Spam Bots are getting better at detecting this method though, so it’s not 100% spam proof, but I did notice it cutting my spam by more than half on a few of my sites. You can make it more difficult for the bots to detect that it’s a trap by having the style in an external style-sheet as opposed to having it inline.
This detection is great for the real visitors, since it doesn’t affect them at all. They won’t see any extra inputs, they don’t need any extra browser requirements (other than CSS, which all browsers support unless text only), and your visitors will see less spam on your site.
Method 4: Cookie Timeout
Spam Bots don’t care about your content, just how they can populate their links all over your site so they can make an extra dollar or two. Because of this, they don’t spend much time on your site, only enough to parse the comment form and submit the spam. We combat this by setting a cookie at the time the page loads having the value of the time (epoch or Unix time-stamp). When the comment is being processed by your code, make sure the cookie is set and is at least 3 seconds past the value you set for it. Also make sure you set a timeout period, so if the cookie is over 2 hours it’s also marked as spam.
Using this method alone has resulted in huge success. I don’t suggest just using one method, but if you had to pick an automated method to combat spam, this is the choice I would make for now. It’s fairly simple to implement into existing systems and works really well.
Method 5: External Cookie
It has all the same benefits and downsides as the other cookie method, such as no user interaction required, visitors don’t notice it, but it does require a browser that saves cookies.
Method 6: IFrame Comment Form
If you have your comment form located inside an
chances of a spam bot finding the form is less likely.
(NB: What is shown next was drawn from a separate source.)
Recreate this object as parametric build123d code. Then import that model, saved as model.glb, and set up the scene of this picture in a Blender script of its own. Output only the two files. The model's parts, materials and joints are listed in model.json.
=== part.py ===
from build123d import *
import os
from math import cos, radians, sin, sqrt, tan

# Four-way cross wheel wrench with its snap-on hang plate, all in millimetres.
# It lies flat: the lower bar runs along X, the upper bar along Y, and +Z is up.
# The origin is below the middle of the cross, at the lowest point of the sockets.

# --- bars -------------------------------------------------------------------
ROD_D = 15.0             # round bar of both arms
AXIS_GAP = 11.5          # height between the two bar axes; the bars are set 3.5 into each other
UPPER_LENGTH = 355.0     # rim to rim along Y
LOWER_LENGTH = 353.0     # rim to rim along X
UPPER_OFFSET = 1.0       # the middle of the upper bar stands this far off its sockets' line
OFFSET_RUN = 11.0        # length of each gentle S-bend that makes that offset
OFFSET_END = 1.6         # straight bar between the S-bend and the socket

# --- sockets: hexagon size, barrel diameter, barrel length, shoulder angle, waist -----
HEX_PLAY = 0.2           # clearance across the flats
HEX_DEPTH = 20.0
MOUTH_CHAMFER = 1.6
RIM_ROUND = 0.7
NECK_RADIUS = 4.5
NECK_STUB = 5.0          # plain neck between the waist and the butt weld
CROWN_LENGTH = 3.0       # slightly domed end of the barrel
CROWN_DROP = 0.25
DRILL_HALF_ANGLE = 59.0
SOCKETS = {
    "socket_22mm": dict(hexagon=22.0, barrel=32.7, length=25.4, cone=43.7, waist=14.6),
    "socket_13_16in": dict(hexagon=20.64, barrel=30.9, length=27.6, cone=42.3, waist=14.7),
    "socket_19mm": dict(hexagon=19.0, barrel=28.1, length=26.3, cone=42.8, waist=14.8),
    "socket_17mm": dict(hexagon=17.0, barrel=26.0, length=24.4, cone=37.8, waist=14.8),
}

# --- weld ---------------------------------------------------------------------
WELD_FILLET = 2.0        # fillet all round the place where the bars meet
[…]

This method
won’t work for WordPress sites and other sites running popular Content
Management Systems, since the spam bots don’t need to see your comment
form because it’s well known.
This method is less desirable since incorporating
<iframe>'s into a
site is usually bad practice, so only use this as a last resort pretty
much. I have never had to use this method, thankfully, due to the other
methods available out there.
Users are hardly impacted by this change on your site, but browsers can
<iframe>'s disabled. Modifying your code to reflect to the
<iframe> comments may be difficult, depending on how you
currently have your comment system setup.
Method 7: External Comment System
Another downside is that Search Engines won’t pick up on your comments when they scrape your site. This may or may not affect your rankings that much, but most people prefer comments appearing to search engines to help make the page active.
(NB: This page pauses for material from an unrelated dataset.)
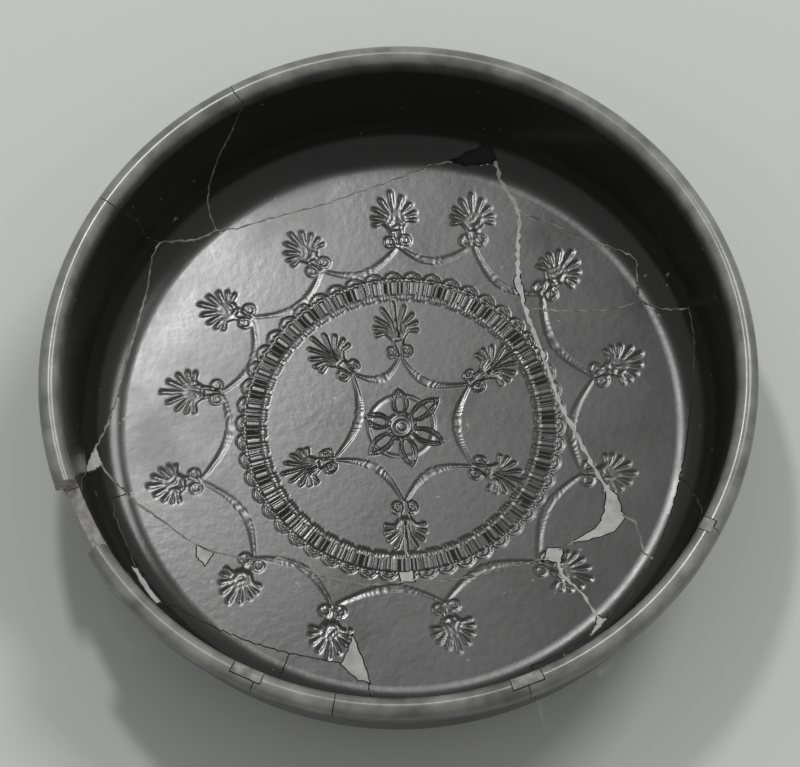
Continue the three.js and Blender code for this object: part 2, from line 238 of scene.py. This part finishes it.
def links(depth, x, y, stamps, sag):
    """Double arcs between neighbouring bases: at a share t of the way, each is drawn in
    towards the middle by its sag times sin(pi t)."""
    for (a, _), (b, _) in zip(stamps, stamps[1:] + stamps[:1]):
        a, b = np.array(a, float), np.array(b, float)
        inward = -(a + b) / np.linalg.norm(a + b)
        t = np.linspace(0, 1, LINK_STEPS + 1)[:, None]
        for shift in (0, LINK_GAP):
            line = a + (b - a) * t + inward * (sag - shift) * np.sin(np.pi * t)
            for start, end in zip(line, line[1:]):
                stroke(depth, x, y, start, end, (LINK_GROOVE, LINK_GROOVE), LINK_WEIGHT)


def rosette(depth, x, y):
    """Three rings about a boss, and six leaves from it. Each leaf is the pair of outlines
    |aside| = w sin(pi t^0.8)^0.6, with t the share of the way from the boss to its tip."""
    for radius, half_width, weight in ROSETTE_RINGS:
        ring(depth, x, y, ROSETTE, radius, half_width, weight)
    for degrees, reach in ROSETTE_TIPS:
        a = math.radians(degrees)
        along = (x - ROSETTE[0]) * math.cos(a) + (y - ROSETTE[1]) * math.sin(a)
        aside = np.abs((y - ROSETTE[1]) * math.cos(a) - (x - ROSETTE[0]) * math.sin(a))
        t = np.clip((along - BOSS) / (reach - BOSS), 0, 1)
        within = (along > BOSS) & (along < reach + LEAF_MARGIN)
        for width in LEAF_WIDTHS:
            leaf = dent(np.abs(aside - width * np.sin(np.pi * t ** 0.8) ** 0.6), LEAF_GROOVE)
            np.maximum(depth, np.where(within, leaf, 0), out=depth)


def band(depth, x, y):
    """Two circles, and between them ovules: the outlines |across| = w, rounded at the outer
    end, OVULES times round."""
    radius, angle = np.hypot(x, y), np.arctan2(y, x)
    for circle in (BAND_IN, BAND_OUT):
        ring(depth, x, y, (0, 0), circle, RING_GROOVE)
    pitch = 2 * math.pi / OVULES
    across = ((angle / pitch) % 1 - 0.5) * pitch * BAND_MIDDLE
    for half_width, end, weight in TONGUES:
        top = end - half_width
        round_end = np.abs(np.hypot(across, radius - top) - half_width)
        off = np.where(radius > top, round_end, np.abs(np.abs(across) - half_width))
        tongue = weight * dent(off, TONGUE_GROOVE) * (radius > TONGUE_START)
        np.maximum(depth, tongue, out=depth)


def stamped(x, y):
    """Height of the floor's relief: at each spot the deepest of all that is pressed there."""
    depth = np.zeros_like(x)
    band(depth, x, y)
    rosette(depth, x, y)
    for base, tip in OUTER_PALMETTES + INNER_PALMETTES:
        palmette(depth, x, y, base, tip)
    links(depth, x, y, OUTER_PALMETTES, OUTER_SAG)
    links(depth, x, y, INNER_PALMETTES, INNER_SAG)
    return -STAMP_DEPTH * depth


# The gloss.
# A fine slip fired black over the whole bowl: a soft gloss, duller in cloudy patches, with
# small pale chips, and rubbed thin along the rim, whose crest is also painted lighter as a
# painted highlight.
# The pale grey lightens the chips and the rubbed rim; on the rim it is also a painted highlight.
SLIP_BLACK, WORN_AND_SHEEN_GREY = (0.016, 0.016, 0.015), (0.29, 0.29, 0.27)


def material(name, base, roughness):
    """A plain Principled material and the handles that its variations hang on."""
    made = bpy.data.materials.new(name)
    made.use_nodes = True
    shader = made.node_tree.nodes["Principled BSDF"]
    shader.inputs["Base Color"].default_value = (*base, 1)
    shader.inputs["Roughness"].default_value = roughness
    place = made.node_tree.nodes.new("ShaderNodeTexCoord")
    return made, shader, place.outputs["Object"]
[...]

Method 8: Registered Users Only
Having your visitors only post if they have an account is an old method, and a pretty good one, if you don’t mind taking a huge hit to the discussion on your site. Spammers don’t want to spend the time of creating an account, checking for the activation email, logging in and then finally spamming. Most users don’t even want to take the time to do those actions just to post a comment too.
The success rate for this method is around 60% for known CMS’s and about 90% for unknown website scripts. The success rate is lower than you probably want for taking such a huge hit to your site’s discussion and how much is required from a user to post a comment. I don’t recommend this method at all, but it may be something you have to enable.
Method 9: Captcha
The well known method of Captcha should be mentioned on this post, but is another method I like to avoid at all costs. Having users and visitors take extra steps to discuss on your site is what you want to avoid.
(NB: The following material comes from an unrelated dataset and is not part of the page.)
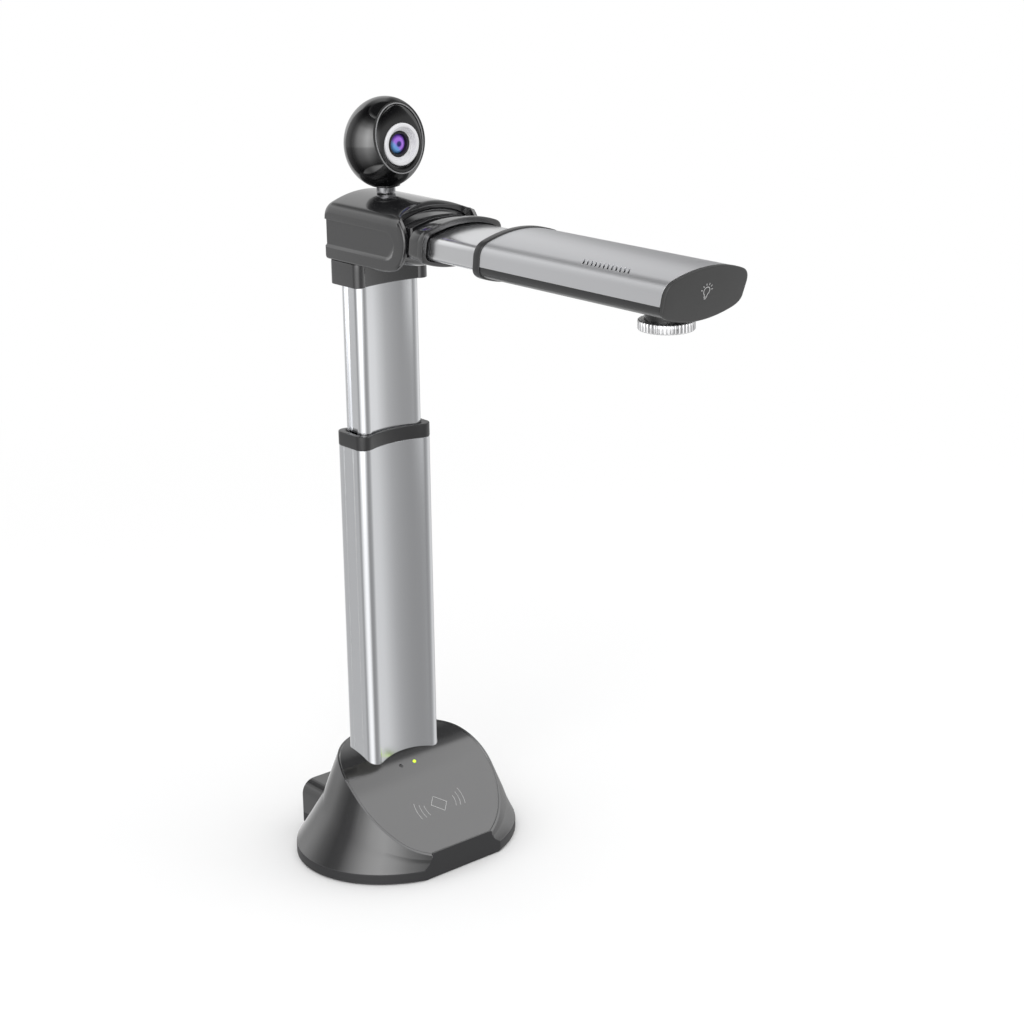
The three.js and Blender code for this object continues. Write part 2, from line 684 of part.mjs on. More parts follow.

Captchas are images that display random text in a funky and groovy font. In-front and behind the text are random shapes, lines, colors and more. Most OCR’s are unable to process the image so the spammers have to send the image to a Captcha Solving service where thousands of people solve Captchas for their daily jobs.
You will remove a lot of spam from your site by adding Captchas, but as computers get more powerful and better OCR techniques are created, captchas will soon be too difficult for humans to read and easy for bots. At it’s current state, I have trouble reading Captchas and about a third of the time I enter them incorrectly.
Method 10: Comment Rules
Creating a set of rules for comment text and marking those as spam is very worthwhile. I have all comments that include multiple links, random text, mix between language characters and more marked as spam. A lot of spam on my site contain both Chinese and English characters and multiple links. This was easy enough to make a rule for, and cut back on spam. The likelihood of a real comment containing that is not very high, but I still keep the comments to moderate in the future, but flagged as spam so I don’t have to deal with them daily.
Users won’t have to enter any extra data into your site, but their comment may get placed into a spam folder for future review.
Method 11: IP Banning and IP Databases
This method is suggested by some, but probably won’t help all that much unless a single IP has some sort of vendetta against your site. If there is a comment on your site that is spam, you ban that IP Address from future comments. Since getting access to proxies and spoofing IP Addresses is simple, banning thousands of IP addresses will be required. Then if a user of yours is using that same IP Address, they won’t be able to comment.
There are also services and sites that list all known spam IP Addresses that you can search for a specific address and decide if you should allow it or not. These services are better than just building your own because they are used by many people. People will report IP Address as spammers, and then if your site is visited by one of them, you know they spammed x sites in the last x hours or so.
Now, get to work on fixing up your comment section so you can work on blogging instead of hitting delete on thousands of comments.